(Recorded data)

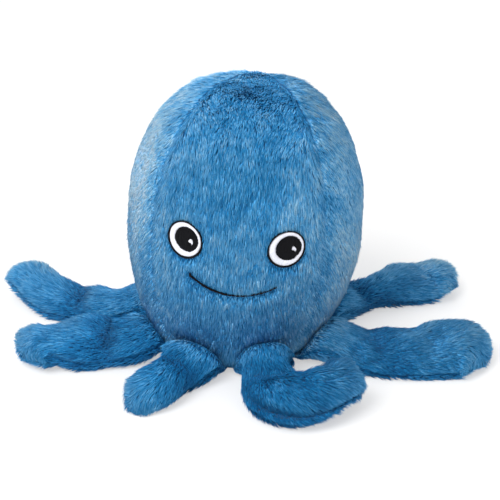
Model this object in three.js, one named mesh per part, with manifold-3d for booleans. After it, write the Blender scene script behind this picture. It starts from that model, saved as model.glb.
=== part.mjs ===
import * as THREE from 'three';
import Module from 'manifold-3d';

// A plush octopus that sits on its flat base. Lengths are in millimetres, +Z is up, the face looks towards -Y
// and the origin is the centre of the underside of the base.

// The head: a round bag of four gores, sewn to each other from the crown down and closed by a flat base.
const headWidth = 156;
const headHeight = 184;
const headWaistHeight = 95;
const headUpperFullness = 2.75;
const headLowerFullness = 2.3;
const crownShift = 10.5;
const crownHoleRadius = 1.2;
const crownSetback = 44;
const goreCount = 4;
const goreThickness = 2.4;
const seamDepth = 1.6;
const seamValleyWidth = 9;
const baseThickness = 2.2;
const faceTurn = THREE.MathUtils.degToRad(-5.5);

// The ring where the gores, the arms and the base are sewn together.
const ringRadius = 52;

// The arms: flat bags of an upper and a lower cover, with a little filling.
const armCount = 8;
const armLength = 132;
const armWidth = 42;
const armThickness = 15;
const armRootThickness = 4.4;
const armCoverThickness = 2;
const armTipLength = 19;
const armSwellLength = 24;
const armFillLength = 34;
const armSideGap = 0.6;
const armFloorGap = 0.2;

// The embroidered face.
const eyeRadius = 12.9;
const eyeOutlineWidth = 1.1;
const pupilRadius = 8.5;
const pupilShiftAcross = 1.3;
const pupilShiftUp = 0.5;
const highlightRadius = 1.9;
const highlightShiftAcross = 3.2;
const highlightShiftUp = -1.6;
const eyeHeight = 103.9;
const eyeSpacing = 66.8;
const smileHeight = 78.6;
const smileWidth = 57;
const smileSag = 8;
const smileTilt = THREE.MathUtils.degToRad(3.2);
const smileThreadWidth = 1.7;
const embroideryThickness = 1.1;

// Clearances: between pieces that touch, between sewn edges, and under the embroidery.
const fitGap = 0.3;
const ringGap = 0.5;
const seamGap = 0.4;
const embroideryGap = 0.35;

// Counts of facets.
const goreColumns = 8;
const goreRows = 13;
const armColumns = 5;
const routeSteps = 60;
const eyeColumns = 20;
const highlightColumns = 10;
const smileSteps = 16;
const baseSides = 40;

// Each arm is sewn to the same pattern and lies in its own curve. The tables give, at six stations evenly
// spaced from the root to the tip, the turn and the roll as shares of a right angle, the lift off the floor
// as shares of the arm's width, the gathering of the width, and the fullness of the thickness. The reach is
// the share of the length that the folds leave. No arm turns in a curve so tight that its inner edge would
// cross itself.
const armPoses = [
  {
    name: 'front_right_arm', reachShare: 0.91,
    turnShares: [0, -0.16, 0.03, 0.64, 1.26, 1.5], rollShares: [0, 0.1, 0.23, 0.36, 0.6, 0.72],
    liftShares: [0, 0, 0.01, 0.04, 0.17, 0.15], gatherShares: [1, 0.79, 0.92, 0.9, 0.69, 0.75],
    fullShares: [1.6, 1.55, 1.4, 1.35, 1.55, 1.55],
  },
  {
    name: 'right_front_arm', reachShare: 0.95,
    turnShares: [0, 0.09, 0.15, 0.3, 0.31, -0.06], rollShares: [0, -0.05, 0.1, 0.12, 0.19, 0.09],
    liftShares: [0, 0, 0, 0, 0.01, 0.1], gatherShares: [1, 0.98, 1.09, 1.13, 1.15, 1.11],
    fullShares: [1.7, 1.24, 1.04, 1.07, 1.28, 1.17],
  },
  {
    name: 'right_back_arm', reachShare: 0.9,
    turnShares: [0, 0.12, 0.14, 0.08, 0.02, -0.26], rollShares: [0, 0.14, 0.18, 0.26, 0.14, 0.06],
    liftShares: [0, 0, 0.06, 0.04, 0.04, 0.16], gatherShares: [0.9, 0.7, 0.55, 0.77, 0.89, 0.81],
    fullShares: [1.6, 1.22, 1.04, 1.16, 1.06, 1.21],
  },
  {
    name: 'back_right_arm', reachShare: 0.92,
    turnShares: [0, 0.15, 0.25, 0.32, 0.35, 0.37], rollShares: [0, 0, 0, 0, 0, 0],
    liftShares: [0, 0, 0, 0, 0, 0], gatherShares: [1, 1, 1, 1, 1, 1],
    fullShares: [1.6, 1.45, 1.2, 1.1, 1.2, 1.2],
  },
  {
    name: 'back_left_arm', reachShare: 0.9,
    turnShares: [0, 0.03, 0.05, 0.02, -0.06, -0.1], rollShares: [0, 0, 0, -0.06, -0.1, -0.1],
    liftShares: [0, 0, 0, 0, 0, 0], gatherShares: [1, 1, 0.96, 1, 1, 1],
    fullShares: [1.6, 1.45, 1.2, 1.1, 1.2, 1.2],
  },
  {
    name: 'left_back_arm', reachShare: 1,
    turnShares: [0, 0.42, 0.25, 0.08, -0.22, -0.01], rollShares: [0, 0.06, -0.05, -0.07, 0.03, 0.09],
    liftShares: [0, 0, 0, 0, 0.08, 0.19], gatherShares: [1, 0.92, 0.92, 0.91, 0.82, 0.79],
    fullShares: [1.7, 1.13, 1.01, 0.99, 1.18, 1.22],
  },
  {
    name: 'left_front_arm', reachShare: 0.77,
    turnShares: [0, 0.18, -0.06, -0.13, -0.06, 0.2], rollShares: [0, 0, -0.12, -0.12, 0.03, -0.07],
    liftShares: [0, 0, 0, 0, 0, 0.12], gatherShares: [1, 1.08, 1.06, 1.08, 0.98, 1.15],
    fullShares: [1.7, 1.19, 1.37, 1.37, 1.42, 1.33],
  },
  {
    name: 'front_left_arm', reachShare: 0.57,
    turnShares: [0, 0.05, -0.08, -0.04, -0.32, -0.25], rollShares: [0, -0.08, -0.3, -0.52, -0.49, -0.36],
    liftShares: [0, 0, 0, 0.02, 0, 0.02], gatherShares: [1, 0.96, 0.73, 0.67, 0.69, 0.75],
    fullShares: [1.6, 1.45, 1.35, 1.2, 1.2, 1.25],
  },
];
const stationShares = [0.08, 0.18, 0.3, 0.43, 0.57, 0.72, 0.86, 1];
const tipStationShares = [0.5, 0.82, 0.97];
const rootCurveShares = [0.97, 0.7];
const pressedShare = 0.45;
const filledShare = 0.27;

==

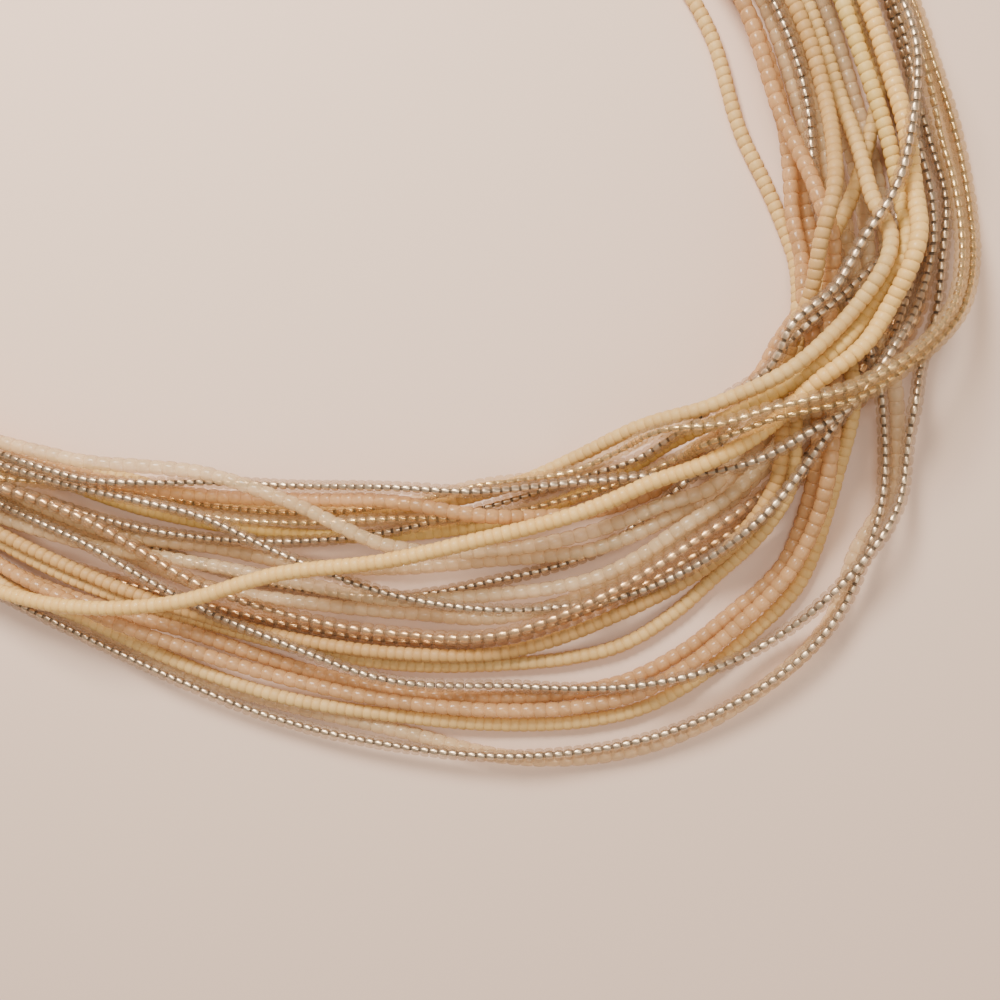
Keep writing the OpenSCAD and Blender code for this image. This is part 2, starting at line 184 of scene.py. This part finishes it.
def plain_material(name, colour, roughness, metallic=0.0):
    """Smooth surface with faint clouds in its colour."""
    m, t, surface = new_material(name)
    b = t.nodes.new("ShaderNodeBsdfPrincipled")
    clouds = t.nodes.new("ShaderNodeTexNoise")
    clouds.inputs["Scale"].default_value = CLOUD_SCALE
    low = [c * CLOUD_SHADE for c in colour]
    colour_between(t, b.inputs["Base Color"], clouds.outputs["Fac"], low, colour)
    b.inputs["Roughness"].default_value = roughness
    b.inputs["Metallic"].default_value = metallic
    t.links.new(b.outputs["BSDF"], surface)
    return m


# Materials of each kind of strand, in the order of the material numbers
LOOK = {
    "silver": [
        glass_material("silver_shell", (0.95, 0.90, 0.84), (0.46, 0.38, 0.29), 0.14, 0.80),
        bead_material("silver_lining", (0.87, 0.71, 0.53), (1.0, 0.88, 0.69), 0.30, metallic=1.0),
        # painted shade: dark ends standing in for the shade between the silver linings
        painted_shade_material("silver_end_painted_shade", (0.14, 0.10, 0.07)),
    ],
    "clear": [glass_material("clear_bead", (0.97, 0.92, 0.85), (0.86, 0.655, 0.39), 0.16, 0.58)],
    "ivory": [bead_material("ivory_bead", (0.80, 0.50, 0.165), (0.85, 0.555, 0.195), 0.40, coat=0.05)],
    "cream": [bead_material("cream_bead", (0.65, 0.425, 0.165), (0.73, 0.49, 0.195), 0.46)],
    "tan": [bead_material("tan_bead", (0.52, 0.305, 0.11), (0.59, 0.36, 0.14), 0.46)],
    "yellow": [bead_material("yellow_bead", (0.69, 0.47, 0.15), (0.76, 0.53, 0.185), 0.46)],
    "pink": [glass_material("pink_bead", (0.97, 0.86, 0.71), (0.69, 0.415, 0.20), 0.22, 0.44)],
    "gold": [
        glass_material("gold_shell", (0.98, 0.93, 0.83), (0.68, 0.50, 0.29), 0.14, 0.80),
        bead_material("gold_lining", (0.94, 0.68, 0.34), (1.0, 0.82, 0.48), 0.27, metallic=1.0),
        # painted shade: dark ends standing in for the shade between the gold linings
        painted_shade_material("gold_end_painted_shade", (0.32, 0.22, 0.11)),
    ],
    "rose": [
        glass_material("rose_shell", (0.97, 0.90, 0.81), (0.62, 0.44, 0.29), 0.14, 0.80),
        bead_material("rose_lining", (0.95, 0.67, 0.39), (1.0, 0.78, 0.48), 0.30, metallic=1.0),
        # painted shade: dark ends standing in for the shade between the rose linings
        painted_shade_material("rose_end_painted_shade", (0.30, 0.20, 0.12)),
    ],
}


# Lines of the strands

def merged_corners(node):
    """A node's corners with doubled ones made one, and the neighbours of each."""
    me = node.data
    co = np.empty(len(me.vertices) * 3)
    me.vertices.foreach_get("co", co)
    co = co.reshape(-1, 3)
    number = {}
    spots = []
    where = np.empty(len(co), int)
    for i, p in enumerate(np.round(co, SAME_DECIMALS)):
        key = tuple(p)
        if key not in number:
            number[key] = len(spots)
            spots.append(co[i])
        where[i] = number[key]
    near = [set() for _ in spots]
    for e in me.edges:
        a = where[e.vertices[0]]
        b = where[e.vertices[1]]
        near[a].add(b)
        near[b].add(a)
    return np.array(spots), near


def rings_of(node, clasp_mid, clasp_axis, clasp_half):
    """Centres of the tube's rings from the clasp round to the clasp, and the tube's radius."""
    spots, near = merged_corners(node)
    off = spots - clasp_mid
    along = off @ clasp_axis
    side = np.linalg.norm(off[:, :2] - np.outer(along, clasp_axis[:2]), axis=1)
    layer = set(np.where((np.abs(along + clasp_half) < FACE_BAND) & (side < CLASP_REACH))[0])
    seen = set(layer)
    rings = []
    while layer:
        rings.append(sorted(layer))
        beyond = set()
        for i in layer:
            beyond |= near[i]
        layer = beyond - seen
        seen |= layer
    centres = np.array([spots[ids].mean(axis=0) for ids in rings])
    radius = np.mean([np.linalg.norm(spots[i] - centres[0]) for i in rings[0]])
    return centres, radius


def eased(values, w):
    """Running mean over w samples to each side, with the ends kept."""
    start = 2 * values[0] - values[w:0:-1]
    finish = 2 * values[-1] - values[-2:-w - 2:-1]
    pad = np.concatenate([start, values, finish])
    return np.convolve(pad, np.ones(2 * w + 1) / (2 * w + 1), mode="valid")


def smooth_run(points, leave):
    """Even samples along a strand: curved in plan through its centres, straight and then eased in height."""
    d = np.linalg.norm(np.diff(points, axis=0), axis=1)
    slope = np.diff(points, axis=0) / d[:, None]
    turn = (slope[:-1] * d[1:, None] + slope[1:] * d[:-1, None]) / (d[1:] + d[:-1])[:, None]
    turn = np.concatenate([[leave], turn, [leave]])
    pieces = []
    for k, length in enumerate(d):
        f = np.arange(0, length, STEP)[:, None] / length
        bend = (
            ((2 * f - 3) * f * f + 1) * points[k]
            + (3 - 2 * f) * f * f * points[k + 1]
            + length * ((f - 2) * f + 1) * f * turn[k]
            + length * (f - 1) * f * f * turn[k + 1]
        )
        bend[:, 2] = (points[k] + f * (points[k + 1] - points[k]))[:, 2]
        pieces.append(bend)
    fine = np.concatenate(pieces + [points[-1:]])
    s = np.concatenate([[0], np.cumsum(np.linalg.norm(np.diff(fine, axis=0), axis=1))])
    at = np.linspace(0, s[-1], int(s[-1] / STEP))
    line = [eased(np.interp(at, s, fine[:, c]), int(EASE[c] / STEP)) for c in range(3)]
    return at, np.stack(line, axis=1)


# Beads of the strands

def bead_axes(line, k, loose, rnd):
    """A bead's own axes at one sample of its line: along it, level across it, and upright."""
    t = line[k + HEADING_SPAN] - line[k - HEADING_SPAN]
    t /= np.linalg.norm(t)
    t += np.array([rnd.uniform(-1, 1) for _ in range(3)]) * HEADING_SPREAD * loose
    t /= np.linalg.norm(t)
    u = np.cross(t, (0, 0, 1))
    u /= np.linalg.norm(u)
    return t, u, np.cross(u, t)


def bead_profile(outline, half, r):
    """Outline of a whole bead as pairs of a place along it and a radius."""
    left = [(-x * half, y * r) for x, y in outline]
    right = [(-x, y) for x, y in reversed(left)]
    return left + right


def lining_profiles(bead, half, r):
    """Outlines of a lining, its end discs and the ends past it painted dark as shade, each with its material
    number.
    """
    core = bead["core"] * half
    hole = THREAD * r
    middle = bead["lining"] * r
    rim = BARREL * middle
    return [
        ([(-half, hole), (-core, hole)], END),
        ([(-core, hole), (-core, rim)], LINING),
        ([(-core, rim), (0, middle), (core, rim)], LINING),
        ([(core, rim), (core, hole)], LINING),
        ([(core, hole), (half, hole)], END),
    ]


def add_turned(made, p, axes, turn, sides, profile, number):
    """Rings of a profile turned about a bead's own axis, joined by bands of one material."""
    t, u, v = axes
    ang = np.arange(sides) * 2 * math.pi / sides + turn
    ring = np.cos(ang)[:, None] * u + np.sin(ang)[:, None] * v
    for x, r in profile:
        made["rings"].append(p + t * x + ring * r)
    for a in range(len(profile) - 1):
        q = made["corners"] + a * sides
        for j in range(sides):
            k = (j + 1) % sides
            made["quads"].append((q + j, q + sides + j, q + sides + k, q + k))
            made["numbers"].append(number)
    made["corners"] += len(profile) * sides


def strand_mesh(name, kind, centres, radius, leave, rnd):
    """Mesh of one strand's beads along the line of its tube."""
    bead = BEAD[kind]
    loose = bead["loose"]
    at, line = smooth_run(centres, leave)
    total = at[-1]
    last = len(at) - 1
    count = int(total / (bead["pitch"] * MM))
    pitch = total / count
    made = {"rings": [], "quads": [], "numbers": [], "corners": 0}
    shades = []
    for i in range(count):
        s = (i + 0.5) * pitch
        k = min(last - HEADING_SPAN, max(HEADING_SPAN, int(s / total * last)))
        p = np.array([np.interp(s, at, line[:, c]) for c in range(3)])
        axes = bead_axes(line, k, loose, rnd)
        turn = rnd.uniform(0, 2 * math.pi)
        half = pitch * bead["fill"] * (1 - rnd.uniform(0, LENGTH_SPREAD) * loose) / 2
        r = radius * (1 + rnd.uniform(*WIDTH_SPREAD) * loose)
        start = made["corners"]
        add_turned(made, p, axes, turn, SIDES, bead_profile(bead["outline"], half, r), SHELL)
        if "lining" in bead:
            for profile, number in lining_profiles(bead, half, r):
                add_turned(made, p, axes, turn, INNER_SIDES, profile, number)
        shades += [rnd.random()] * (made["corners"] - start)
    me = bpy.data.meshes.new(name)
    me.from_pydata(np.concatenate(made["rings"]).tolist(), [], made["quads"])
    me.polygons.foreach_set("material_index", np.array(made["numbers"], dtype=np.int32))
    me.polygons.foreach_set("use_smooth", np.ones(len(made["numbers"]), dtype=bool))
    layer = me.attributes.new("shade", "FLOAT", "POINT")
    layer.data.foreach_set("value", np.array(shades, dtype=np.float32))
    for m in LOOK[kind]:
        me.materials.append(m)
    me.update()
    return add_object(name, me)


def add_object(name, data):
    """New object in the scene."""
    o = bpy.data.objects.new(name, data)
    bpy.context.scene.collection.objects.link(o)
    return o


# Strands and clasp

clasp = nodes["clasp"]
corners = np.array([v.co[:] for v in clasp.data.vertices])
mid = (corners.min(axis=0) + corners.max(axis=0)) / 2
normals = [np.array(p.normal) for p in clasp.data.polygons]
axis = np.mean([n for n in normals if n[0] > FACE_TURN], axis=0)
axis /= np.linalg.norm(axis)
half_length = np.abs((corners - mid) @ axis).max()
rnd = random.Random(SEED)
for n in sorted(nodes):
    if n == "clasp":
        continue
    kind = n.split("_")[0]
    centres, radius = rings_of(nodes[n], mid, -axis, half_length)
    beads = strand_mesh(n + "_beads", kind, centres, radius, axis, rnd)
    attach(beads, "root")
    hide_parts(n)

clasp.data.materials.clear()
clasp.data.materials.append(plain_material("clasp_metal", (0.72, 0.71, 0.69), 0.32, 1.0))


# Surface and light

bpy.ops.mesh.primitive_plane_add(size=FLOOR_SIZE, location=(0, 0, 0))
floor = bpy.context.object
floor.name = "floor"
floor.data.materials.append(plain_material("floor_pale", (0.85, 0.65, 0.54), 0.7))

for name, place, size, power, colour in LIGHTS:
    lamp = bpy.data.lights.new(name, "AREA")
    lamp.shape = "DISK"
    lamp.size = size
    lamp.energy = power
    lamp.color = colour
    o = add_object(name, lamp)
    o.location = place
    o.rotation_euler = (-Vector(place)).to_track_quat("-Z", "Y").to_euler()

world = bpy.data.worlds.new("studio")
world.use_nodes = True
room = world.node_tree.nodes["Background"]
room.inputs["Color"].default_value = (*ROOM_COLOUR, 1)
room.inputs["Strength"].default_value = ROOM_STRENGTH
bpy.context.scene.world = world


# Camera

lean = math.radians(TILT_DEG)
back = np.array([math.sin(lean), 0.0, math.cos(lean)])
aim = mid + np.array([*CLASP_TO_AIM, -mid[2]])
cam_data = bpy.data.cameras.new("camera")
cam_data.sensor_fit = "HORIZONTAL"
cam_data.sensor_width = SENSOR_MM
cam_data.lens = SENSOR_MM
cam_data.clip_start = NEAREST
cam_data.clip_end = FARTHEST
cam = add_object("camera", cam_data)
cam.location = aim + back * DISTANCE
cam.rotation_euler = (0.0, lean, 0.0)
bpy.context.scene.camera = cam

▸ **GOAL OF THE EXERCISE**
Each line in the listing above that contains "Blender" should be copied.

▸ **SOLUTION**
Model this object in three.js, one named mesh per part, with manifold-3d for booleans. After it, write the Blender scene script behind this picture. It starts from that model, saved as model.glb.
Keep writing the OpenSCAD and Blender code for this image. This is part 2, starting at line 184 of scene.py. This part finishes it.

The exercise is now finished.